Exercise task: Only the lines from the start of the data through the one containing "leaves' bare midribs." belong in your answer; return them exactly.
******
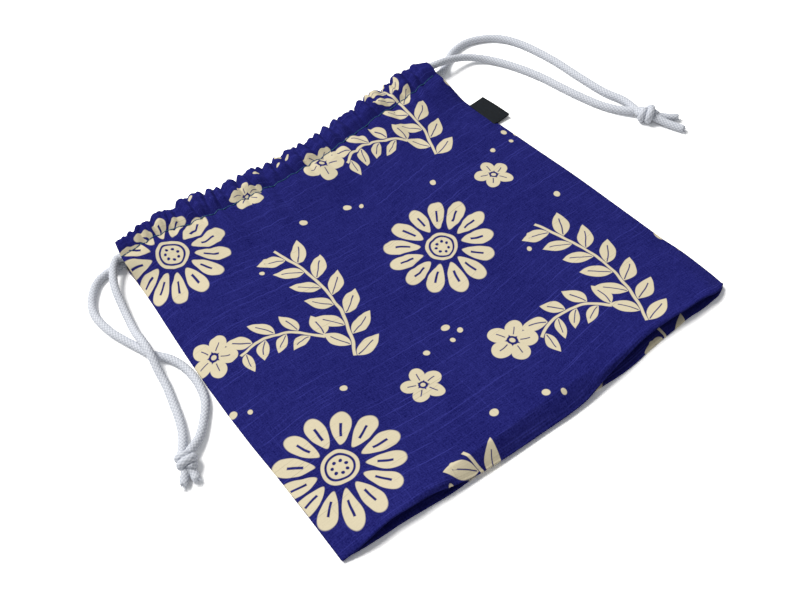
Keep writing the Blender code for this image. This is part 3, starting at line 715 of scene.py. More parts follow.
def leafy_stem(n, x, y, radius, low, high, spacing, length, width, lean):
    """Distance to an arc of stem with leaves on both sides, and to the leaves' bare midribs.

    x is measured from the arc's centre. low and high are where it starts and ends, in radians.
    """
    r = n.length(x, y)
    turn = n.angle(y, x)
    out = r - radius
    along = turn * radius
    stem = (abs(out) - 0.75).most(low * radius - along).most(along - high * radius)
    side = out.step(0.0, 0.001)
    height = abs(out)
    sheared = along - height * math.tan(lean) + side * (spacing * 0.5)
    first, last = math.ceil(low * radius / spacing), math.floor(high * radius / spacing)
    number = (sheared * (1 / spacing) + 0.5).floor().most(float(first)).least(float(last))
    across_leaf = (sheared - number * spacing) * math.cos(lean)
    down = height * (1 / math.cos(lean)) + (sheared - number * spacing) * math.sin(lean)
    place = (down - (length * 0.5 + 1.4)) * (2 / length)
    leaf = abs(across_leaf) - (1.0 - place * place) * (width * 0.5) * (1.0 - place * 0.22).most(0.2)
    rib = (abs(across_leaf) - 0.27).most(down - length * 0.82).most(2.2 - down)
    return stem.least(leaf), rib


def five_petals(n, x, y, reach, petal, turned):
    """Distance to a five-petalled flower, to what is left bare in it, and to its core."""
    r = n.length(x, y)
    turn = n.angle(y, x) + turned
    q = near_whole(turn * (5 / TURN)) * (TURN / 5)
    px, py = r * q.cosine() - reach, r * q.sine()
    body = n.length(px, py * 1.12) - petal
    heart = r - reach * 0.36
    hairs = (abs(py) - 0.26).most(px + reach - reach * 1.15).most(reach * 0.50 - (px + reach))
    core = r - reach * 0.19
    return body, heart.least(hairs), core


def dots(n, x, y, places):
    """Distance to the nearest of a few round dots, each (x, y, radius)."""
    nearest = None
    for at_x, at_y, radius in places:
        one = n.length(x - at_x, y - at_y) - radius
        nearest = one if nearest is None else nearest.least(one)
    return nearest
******
Task response:
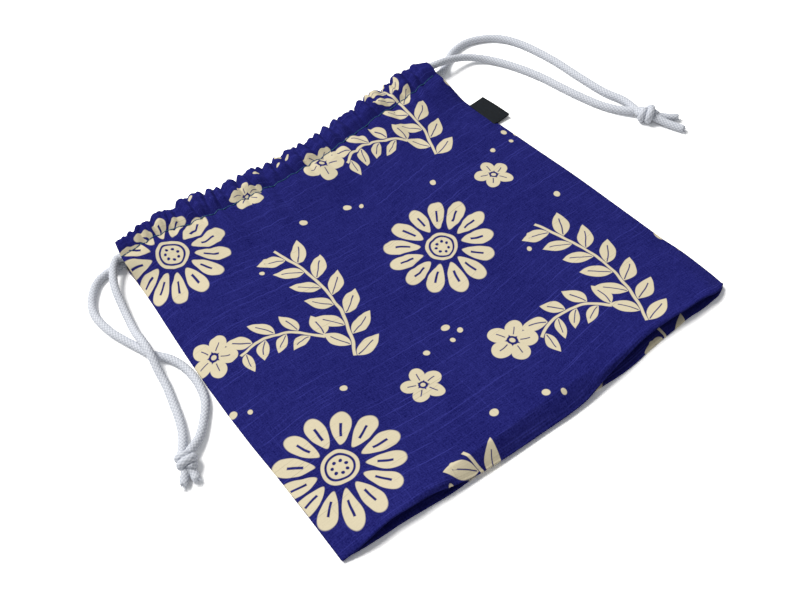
Keep writing the Blender code for this image. This is part 3, starting at line 715 of scene.py. More parts follow.
def leafy_stem(n, x, y, radius, low, high, spacing, length, width, lean):
    """Distance to an arc of stem with leaves on both sides, and to the leaves' bare midribs.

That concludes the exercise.